— START EXERCISE INPUT —

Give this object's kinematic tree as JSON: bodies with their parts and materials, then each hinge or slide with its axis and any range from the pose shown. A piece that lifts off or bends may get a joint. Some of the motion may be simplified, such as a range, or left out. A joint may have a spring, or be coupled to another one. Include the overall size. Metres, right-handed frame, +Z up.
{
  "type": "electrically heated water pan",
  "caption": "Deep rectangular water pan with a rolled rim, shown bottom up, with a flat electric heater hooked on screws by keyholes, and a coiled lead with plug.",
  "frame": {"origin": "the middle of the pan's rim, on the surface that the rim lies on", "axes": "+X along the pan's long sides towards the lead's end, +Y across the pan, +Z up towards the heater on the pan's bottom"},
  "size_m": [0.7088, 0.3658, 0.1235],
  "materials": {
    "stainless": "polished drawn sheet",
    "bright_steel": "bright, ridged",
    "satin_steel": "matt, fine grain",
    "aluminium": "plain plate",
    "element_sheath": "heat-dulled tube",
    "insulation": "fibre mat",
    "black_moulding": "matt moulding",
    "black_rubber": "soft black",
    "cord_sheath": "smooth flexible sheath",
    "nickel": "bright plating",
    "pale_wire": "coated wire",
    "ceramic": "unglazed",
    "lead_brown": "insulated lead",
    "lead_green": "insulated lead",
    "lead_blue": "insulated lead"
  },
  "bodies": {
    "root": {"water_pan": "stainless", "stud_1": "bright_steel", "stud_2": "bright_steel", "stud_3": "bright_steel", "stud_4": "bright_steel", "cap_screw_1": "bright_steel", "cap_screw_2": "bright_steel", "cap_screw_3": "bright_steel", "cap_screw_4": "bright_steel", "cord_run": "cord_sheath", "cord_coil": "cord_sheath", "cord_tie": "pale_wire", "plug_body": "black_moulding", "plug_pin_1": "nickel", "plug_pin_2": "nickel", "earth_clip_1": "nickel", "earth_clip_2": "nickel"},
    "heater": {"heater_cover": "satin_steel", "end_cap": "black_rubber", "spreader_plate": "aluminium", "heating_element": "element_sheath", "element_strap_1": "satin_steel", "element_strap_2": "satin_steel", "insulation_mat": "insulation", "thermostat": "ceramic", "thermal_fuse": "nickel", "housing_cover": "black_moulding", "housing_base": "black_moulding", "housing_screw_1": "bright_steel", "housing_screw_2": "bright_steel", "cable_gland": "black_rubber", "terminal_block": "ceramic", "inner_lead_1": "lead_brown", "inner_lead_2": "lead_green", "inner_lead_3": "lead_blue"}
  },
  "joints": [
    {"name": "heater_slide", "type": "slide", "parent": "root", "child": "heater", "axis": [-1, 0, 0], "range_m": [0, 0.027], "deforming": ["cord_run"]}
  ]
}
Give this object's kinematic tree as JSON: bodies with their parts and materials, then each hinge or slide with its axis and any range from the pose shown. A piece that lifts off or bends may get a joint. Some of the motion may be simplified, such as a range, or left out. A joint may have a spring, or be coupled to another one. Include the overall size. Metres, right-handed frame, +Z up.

— END EXERCISE INPUT —

_INSTRUCTIONS FOR THE TASK_:
Extract, word for word, each line of the listing above.

_RESULT_:
Give this object's kinematic tree as JSON: bodies with their parts and materials, then each hinge or slide with its axis and any range from the pose shown. A piece that lifts off or bends may get a joint. Some of the motion may be simplified, such as a range, or left out. A joint may have a spring, or be coupled to another one. Include the overall size. Metres, right-handed frame, +Z up.
{
  "type": "electrically heated water pan",
  "caption": "Deep rectangular water pan with a rolled rim, shown bottom up, with a flat electric heater hooked on screws by keyholes, and a coiled lead with plug.",
  "frame": {"origin": "the middle of the pan's rim, on the surface that the rim lies on", "axes": "+X along the pan's long sides towards the lead's end, +Y across the pan, +Z up towards the heater on the pan's bottom"},
  "size_m": [0.7088, 0.3658, 0.1235],
  "materials": {
    "stainless": "polished drawn sheet",
    "bright_steel": "bright, ridged",
    "satin_steel": "matt, fine grain",
    "aluminium": "plain plate",
    "element_sheath": "heat-dulled tube",
    "insulation": "fibre mat",
    "black_moulding": "matt moulding",
    "black_rubber": "soft black",
    "cord_sheath": "smooth flexible sheath",
    "nickel": "bright plating",
    "pale_wire": "coated wire",
    "ceramic": "unglazed",
    "lead_brown": "insulated lead",
    "lead_green": "insulated lead",
    "lead_blue": "insulated lead"
  },
  "bodies": {
    "root": {"water_pan": "stainless", "stud_1": "bright_steel", "stud_2": "bright_steel", "stud_3": "bright_steel", "stud_4": "bright_steel", "cap_screw_1": "bright_steel", "cap_screw_2": "bright_steel", "cap_screw_3": "bright_steel", "cap_screw_4": "bright_steel", "cord_run": "cord_sheath", "cord_coil": "cord_sheath", "cord_tie": "pale_wire", "plug_body": "black_moulding", "plug_pin_1": "nickel", "plug_pin_2": "nickel", "earth_clip_1": "nickel", "earth_clip_2": "nickel"},
    "heater": {"heater_cover": "satin_steel", "end_cap": "black_rubber", "spreader_plate": "aluminium", "heating_element": "element_sheath", "element_strap_1": "satin_steel", "element_strap_2": "satin_steel", "insulation_mat": "insulation", "thermostat": "ceramic", "thermal_fuse": "nickel", "housing_cover": "black_moulding", "housing_base": "black_moulding", "housing_screw_1": "bright_steel", "housing_screw_2": "bright_steel", "cable_gland": "black_rubber", "terminal_block": "ceramic", "inner_lead_1": "lead_brown", "inner_lead_2": "lead_green", "inner_lead_3": "lead_blue"}
  },
  "joints": [
    {"name": "heater_slide", "type": "slide", "parent": "root", "child": "heater", "axis": [-1, 0, 0], "range_m": [0, 0.027], "deforming": ["cord_run"]}
  ]
}
Give this object's kinematic tree as JSON: bodies with their parts and materials, then each hinge or slide with its axis and any range from the pose shown. A piece that lifts off or bends may get a joint. Some of the motion may be simplified, such as a range, or left out. A joint may have a spring, or be coupled to another one. Include the overall size. Metres, right-handed frame, +Z up.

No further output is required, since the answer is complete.